--- TO DO ---
Transcribe exactly the lines from the one holding "obj.data.transform(world)" to the end of the data below, including both of those lines and no others.

>> Begin

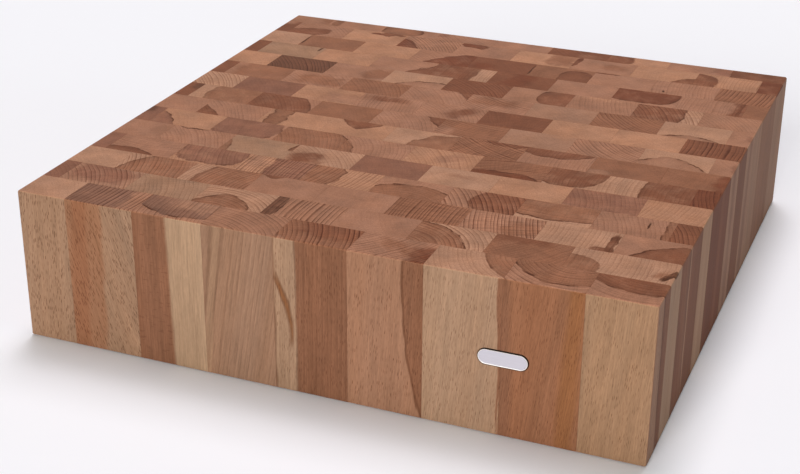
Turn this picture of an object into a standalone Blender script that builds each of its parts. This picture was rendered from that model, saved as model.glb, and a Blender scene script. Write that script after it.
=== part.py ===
# A butcher block of upright beech staves, end grain up, glued side by side in rows that
# break joint like brickwork and trimmed square, with a blank metal badge let into the front.
# Units are metres. +Z is up, the front faces -Y, and the origin is the middle of the underside.

import math

import bmesh
import bpy
from mathutils import Matrix, Vector

# One whole stave as it stands, and how many make up the block
STAVE_WIDTH = 0.0466
STAVE_DEPTH = 0.0273
BLOCK_HEIGHT = 0.100
ROW_COUNT = 15
WHOLE_STAVES_IN_ODD_ROW = 7

# What the saw leaves of the outer staves. The front row and every second row behind it are
# odd rows. The last stave of an even row is as wide as the trimmed block leaves room for.
ODD_ROW_LEFT_WIDTH = 0.0338
ODD_ROW_RIGHT_WIDTH = 0.0400
EVEN_ROW_LEFT_WIDTH = 0.0123
BACK_ROW_DEPTH = 0.0178
EDGE_RADIUS = 0.0015

# The trimmed block, 400 mm square
BLOCK_WIDTH = ODD_ROW_LEFT_WIDTH + WHOLE_STAVES_IN_ODD_ROW * STAVE_WIDTH + ODD_ROW_RIGHT_WIDTH
BLOCK_DEPTH = (ROW_COUNT - 1) * STAVE_DEPTH + BACK_ROW_DEPTH

# The glue line is open between separate staves. Where a row's inner staves are one solid,
# each of their joints is a scored line of the same width.
GLUE_LINE = 0.0003
SCORE_DEPTH = 0.0004

# The badge, a round-ended plate half way up the front, in a pocket routed across two staves
BADGE_LENGTH = 0.0305
BADGE_HEIGHT = 0.0105
BADGE_THICKNESS = 0.0012
BADGE_EDGE_BEVEL = 0.0002
BADGE_PROUD = 0.0005
BADGE_CLEARANCE = 0.0003
BADGE_FROM_RIGHT_END = 0.085

# Faces of rounded shapes, and how far a cutter or an untrimmed stave runs past the block
EDGE_SEGMENTS = 4
ROUND_END_STEPS = 16
BADGE_BEVEL_SEGMENTS = 2
SAW_ALLOWANCE = 0.004

# Beech as it varies from stave to stave: sapwood, heartwood, steamed and red-hearted wood
BEECH_COLOURS = {
    "cream": "C8A583",
    "tan": "B78E6E",
    "pink": "B98B74",
    "brown": "9A6A4E",
    "red": "8C553F",
    "grey": "96766A",
}
BEECH_ROUGHNESS = 0.55
BADGE_COLOUR = "D4D4D8"
BADGE_ROUGHNESS = 0.32

# Colour of each stave: from left to right in the front and back rows, and from front to
# back for the left end, the middle and the right end of the rows between those
FRONT_ROW = ["tan", "brown", "cream", "tan", "brown", "pink", "cream", "brown", "cream"]
BACK_ROW = ["tan", "pink", "red", "pink", "pink", "brown", "pink", "cream", "brown"]
LEFT_ENDS = ["grey", "cream", "red", "pink", "brown", "pink", "red", "cream", "brown", "pink",
             "brown", "cream", "pink"]
MIDDLES = ["tan", "tan", "brown", "tan", "pink", "tan", "brown", "tan", "brown", "pink",
           "brown", "pink", "tan"]
RIGHT_ENDS = ["cream", "tan", "brown", "cream", "red", "brown", "pink", "red", "pink", "tan",
              "pink", "brown", "red"]


def linear_colour(hex_colour):
    channels = [int(hex_colour[i:i + 2], 16) / 255 for i in (0, 2, 4)]
    linear = [c / 12.92 if c <= 0.04045 else ((c + 0.055) / 1.055) ** 2.4 for c in channels]
    return (*linear, 1.0)


def make_material(name, hex_colour, roughness, metallic):
    material = bpy.data.materials.new(name)
    material.use_nodes = True
    shader = material.node_tree.nodes["Principled BSDF"]
    shader.inputs["Base Color"].default_value = linear_colour(hex_colour)
    shader.inputs["Roughness"].default_value = roughness
    shader.inputs["Metallic"].default_value = metallic
    material.diffuse_color = linear_colour(hex_colour)
    return material


def make_collection(name):
    collection = bpy.data.collections.new(name)
    bpy.context.scene.collection.children.link(collection)
    return collection


def add_object(name, mesh, collection, location=(0, 0, 0), parent=None):
    item = bpy.data.objects.new(name, mesh)
    collection.objects.link(item)
    item.location = location
    item.parent = parent
    return item


def hide_as_cutter(item):
    item.display_type = "WIRE"
    item.hide_render = True


def box_matrix(low, high):
    # Turns the unit cube into the box between two corners.
    low, high = Vector(low), Vector(high)
    return Matrix.LocRotScale((low + high) / 2, None, high - low)


def box_mesh(name, size):
    shape = bmesh.new()
    bmesh.ops.create_cube(shape, size=1, matrix=Matrix.LocRotScale(None, None, size))
    mesh = bpy.data.meshes.new(name)
    shape.to_mesh(mesh)
    shape.free()
    return mesh


def trimmed_block_cutter(collection):
    # The whole block after trimming, with every outside edge eased.
    mesh = box_mesh("trimmed_block", Vector((BLOCK_WIDTH, BLOCK_DEPTH, BLOCK_HEIGHT)))
    cutter = add_object("trimmed_block", mesh, collection, (0, 0, BLOCK_HEIGHT / 2))
    bevel = cutter.modifiers.new("eased_edges", "BEVEL")
    bevel.width = EDGE_RADIUS
    bevel.segments = EDGE_SEGMENTS
    hide_as_cutter(cutter)
    return cutter


def scoring_cutter(name, joints, collection):
    # A thin blade along every inner joint of a kind of row, on the top and on the underside.
    shape = bmesh.new()
    for place in joints[1:-1]:
        for inner, outer in ((SCORE_DEPTH, -SAW_ALLOWANCE),
                             (BLOCK_HEIGHT - SCORE_DEPTH, BLOCK_HEIGHT + SAW_ALLOWANCE)):
            low = (place - GLUE_LINE / 2, -BLOCK_DEPTH / 2 - SAW_ALLOWANCE, min(inner, outer))
            high = (place + GLUE_LINE / 2, BLOCK_DEPTH / 2 + SAW_ALLOWANCE, max(inner, outer))
            bmesh.ops.create_cube(shape, size=1, matrix=box_matrix(low, high))
    mesh = bpy.data.meshes.new(name)
    shape.to_mesh(mesh)
    shape.free()
    cutter = add_object(name, mesh, collection)
    hide_as_cutter(cutter)
    return cutter


def round_ended_mesh(name, length, height, thickness):
    # A plate with half-round ends, lying in local XY and centred on its thickness.
    radius = height / 2
    points = []
    for side in (1, -1):
        for step in range(ROUND_END_STEPS + 1):
            angle = math.pi * step / ROUND_END_STEPS - math.pi / 2
            points.append((side * (length / 2 - radius + radius * math.cos(angle)),
                           side * radius * math.sin(angle)))
    outline = bpy.data.curves.new(name + "_outline", "CURVE")
    outline.dimensions = "2D"
    outline.fill_mode = "BOTH"
    outline.extrude = thickness / 2
    spline = outline.splines.new("POLY")
    spline.points.add(len(points) - 1)
    for point, (x, y) in zip(spline.points, points):
        point.co = (x, y, 0, 1)
    spline.use_cyclic_u = True
    guide = bpy.data.objects.new(name + "_outline", outline)
    bpy.context.scene.collection.objects.link(guide)
    bpy.context.view_layer.update()
    evaluated = guide.evaluated_get(bpy.context.evaluated_depsgraph_get())
    mesh = bpy.data.meshes.new_from_object(evaluated)
    mesh.name = name
    bpy.data.objects.remove(guide)
    bpy.data.curves.remove(outline)
    shape = bmesh.new()
    shape.from_mesh(mesh)
    bmesh.ops.remove_doubles(shape, verts=shape.verts[:], dist=1e-6)
    bmesh.ops.dissolve_limit(shape, angle_limit=math.radians(1), verts=shape.verts[:],
                             edges=shape.edges[:], delimit={"NORMAL"})
    shape.to_mesh(mesh)
    shape.free()
    return mesh


def stand_against_front(item, outermost, thickness):
    # Turns a plate that lies in XY to face the front, its face at a given distance before it.
    item.location = (BLOCK_WIDTH / 2 - BADGE_FROM_RIGHT_END,
                     -BLOCK_DEPTH / 2 - outermost + thickness / 2, BLOCK_HEIGHT / 2)
    item.rotation_euler = (math.pi / 2, 0, 0)


def badge_pocket_cutter(collection):
    depth = BADGE_THICKNESS - BADGE_PROUD + GLUE_LINE
    thickness = depth + SAW_ALLOWANCE
    mesh = round_ended_mesh("badge_pocket", BADGE_LENGTH + 2 * BADGE_CLEARANCE,
                            BADGE_HEIGHT + 2 * BADGE_CLEARANCE, thickness)
    cutter = add_object("badge_pocket", mesh, collection)
    stand_against_front(cutter, SAW_ALLOWANCE, thickness)
    hide_as_cutter(cutter)
    return cutter


def add_badge(collection, parent):
    mesh = round_ended_mesh("badge_plate", BADGE_LENGTH, BADGE_HEIGHT, BADGE_THICKNESS)
    mesh.materials.clear()
    mesh.materials.append(make_material("badge_aluminium", BADGE_COLOUR, BADGE_ROUGHNESS, 1.0))
    badge = add_object("badge_plate", mesh, collection, parent=parent)
    stand_against_front(badge, BADGE_PROUD, BADGE_THICKNESS)
    bevel = badge.modifiers.new("eased_rim", "BEVEL")
    bevel.width = BADGE_EDGE_BEVEL
    bevel.segments = BADGE_BEVEL_SEGMENTS
    bevel.limit_method = "ANGLE"
    bevel.harden_normals = True
    mesh.shade_smooth()


def joint_places(row):
    # Centres of a row's glue lines from left to right.
    first_width, joints = ODD_ROW_LEFT_WIDTH, WHOLE_STAVES_IN_ODD_ROW + 1
    if row % 2:
        first_width, joints = EVEN_ROW_LEFT_WIDTH, joints + 1
    return [-BLOCK_WIDTH / 2 + first_width + i * STAVE_WIDTH for i in range(joints)]


def pieces_between(low, high, joints):
    # Low and high face of each piece. The outer faces run past the block until it is trimmed.
    edges = [low - SAW_ALLOWANCE, *joints, high + SAW_ALLOWANCE]
    return [(a + GLUE_LINE / 2, b - GLUE_LINE / 2) for a, b in zip(edges, edges[1:])]


def cut(item, cutter, operation):
    boolean = item.modifiers.new(cutter.name, "BOOLEAN")
    boolean.operation = operation
    boolean.solver = "EXACT"
    boolean.object = cutter


def add_stave(name, colour, across, along, cutters, collection, parent):
    # One stave, or a row's inner staves as one solid, trimmed with the rest of the block.
    low = Vector((across[0], along[0], -SAW_ALLOWANCE))
    high = Vector((across[1], along[1], BLOCK_HEIGHT + SAW_ALLOWANCE))
    mesh = box_mesh(name, high - low)
    mesh.materials.append(make_material(name + "_beech", BEECH_COLOURS[colour],
                                        BEECH_ROUGHNESS, 0.0))
    stave = add_object(name, mesh, collection, (low + high) / 2, parent)
    for cutter, operation in cutters:
        cut(stave, cutter, operation)


def add_outer_row(side, along, cutters, collection, parent):
    # The front or the back row, whose every stave is a solid of its own.
    row, colours = (0, FRONT_ROW) if side == "front" else (ROW_COUNT - 1, BACK_ROW)
    pieces = pieces_between(-BLOCK_WIDTH / 2, BLOCK_WIDTH / 2, joint_places(row))
    for i, across in enumerate(pieces):
        add_stave(f"{side}_stave_{i + 1}", colours[i % len(colours)], across, along, cutters,
                  collection, parent)


def add_inner_row(row, along, cutters, scoring, collection, parent):
    # A stave at each end, which show on the sides, and those between them as one solid.
    joints = joint_places(row)
    left, middle, right = pieces_between(-BLOCK_WIDTH / 2, BLOCK_WIDTH / 2,
                                         [joints[0], joints[-1]])
    for part, colours, across, own_cutters in (
            ("left_stave", LEFT_ENDS, left, cutters),
            ("middle_staves", MIDDLES, middle, [*cutters, (scoring, "DIFFERENCE")]),
            ("right_stave", RIGHT_ENDS, right, cutters)):
        colour = colours[(row - 1) % len(colours)]
        add_stave(f"row_{row + 1:02d}_{part}", colour, across, along, own_cutters,
                  collection, parent)


def add_block(parts, cutters, parent):
    trim = (trimmed_block_cutter(cutters), "INTERSECT")
    pocket = (badge_pocket_cutter(cutters), "DIFFERENCE")
    scoring = [scoring_cutter(name, joint_places(row), cutters)
               for row, name in enumerate(("odd_row_joints", "even_row_joints"))]
    row_joints = [-BLOCK_DEPTH / 2 + i * STAVE_DEPTH for i in range(1, ROW_COUNT)]
    rows = pieces_between(-BLOCK_DEPTH / 2, BLOCK_DEPTH / 2, row_joints)
    add_outer_row("front", rows[0], [trim, pocket], parts, parent)
    for row in range(1, ROW_COUNT - 1):
        add_inner_row(row, rows[row], [trim], scoring[row % 2], parts, parent)
    add_outer_row("back", rows[-1], [trim], parts, parent)


def main():
    for item in list(bpy.data.objects):
        bpy.data.objects.remove(item)
    parts = make_collection("butcher_block")
    cutters = make_collection("cutters")
    origin = add_object("block_origin", None, parts)
    add_block(parts, cutters, origin)
    add_badge(parts, origin)


main()
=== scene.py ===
import math
from functools import partial

import bmesh
import bpy
import numpy as np
from mathutils import Matrix, Vector


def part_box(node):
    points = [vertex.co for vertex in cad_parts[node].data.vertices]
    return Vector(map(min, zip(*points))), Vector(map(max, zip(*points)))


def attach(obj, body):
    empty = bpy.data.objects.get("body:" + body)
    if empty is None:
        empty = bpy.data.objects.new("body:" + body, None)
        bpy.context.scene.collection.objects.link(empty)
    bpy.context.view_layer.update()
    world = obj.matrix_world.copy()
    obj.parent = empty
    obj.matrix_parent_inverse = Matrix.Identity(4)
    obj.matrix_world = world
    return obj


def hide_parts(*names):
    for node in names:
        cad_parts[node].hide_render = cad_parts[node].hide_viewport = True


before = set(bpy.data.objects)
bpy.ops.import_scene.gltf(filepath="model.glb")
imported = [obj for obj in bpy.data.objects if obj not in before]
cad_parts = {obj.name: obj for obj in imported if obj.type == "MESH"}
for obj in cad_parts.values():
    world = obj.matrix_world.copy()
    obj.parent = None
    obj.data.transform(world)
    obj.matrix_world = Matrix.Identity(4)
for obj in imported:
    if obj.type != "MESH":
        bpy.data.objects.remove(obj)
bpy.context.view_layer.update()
print("frame loaded:", len(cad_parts), "nodes")

scene = bpy.context.scene
mm = 0.001


def toLinear(hexText):
    # sRGB hex to the linear values that the shaders work in
    channels = [int(hexText[i:i + 2], 16) / 255 for i in (0, 2, 4)]
    return tuple(c / 12.92 if c <= 0.04045 else ((c + 0.055) / 1.055) ** 2.4 for c in channels)


def addNode(tree, kind, inputs=(), operation=None, **settings):
    # adds a node, gives it its settings, and links or fills its inputs, which come in order or by name
    node = tree.nodes.new(kind if kind.startswith(("GeometryNode", "NodeGroup")) else "ShaderNode" + kind)
    if operation:
        node.operation = operation
    for name, value in settings.items():
        setattr(node, name, value)
    for name, value in inputs.items() if isinstance(inputs, dict) else enumerate(inputs):
        if isinstance(value, bpy.types.Node):
            value = next(output for output in value.outputs if output.enabled)
        if isinstance(value, bpy.types.NodeSocket):
            tree.links.new(value, node.inputs[name])
        else:
            node.inputs[name].default_value = value
    return node


def newMaterial(name):
    # an empty material, and what adds nodes to it
    material = bpy.data.materials.new(name)
    material.use_nodes = True
    material.node_tree.nodes.clear()
    return material, partial(addNode, material.node_tree)


def newObject(name, data):
    made = bpy.data.objects.new(name, data)
    scene.collection.objects.link(made)
    return made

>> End

--- CORRECT RESULT ---
    obj.data.transform(world)
    obj.matrix_world = Matrix.Identity(4)
for obj in imported:
    if obj.type != "MESH":
        bpy.data.objects.remove(obj)
bpy.context.view_layer.update()
print("frame loaded:", len(cad_parts), "nodes")

scene = bpy.context.scene
mm = 0.001


def toLinear(hexText):
    # sRGB hex to the linear values that the shaders work in
    channels = [int(hexText[i:i + 2], 16) / 255 for i in (0, 2, 4)]
    return tuple(c / 12.92 if c <= 0.04045 else ((c + 0.055) / 1.055) ** 2.4 for c in channels)


def addNode(tree, kind, inputs=(), operation=None, **settings):
    # adds a node, gives it its settings, and links or fills its inputs, which come in order or by name
    node = tree.nodes.new(kind if kind.startswith(("GeometryNode", "NodeGroup")) else "ShaderNode" + kind)
    if operation:
        node.operation = operation
    for name, value in settings.items():
        setattr(node, name, value)
    for name, value in inputs.items() if isinstance(inputs, dict) else enumerate(inputs):
        if isinstance(value, bpy.types.Node):
            value = next(output for output in value.outputs if output.enabled)
        if isinstance(value, bpy.types.NodeSocket):
            tree.links.new(value, node.inputs[name])
        else:
            node.inputs[name].default_value = value
    return node


def newMaterial(name):
    # an empty material, and what adds nodes to it
    material = bpy.data.materials.new(name)
    material.use_nodes = True
    material.node_tree.nodes.clear()
    return material, partial(addNode, material.node_tree)


def newObject(name, data):
    made = bpy.data.objects.new(name, data)
    scene.collection.objects.link(made)
    return made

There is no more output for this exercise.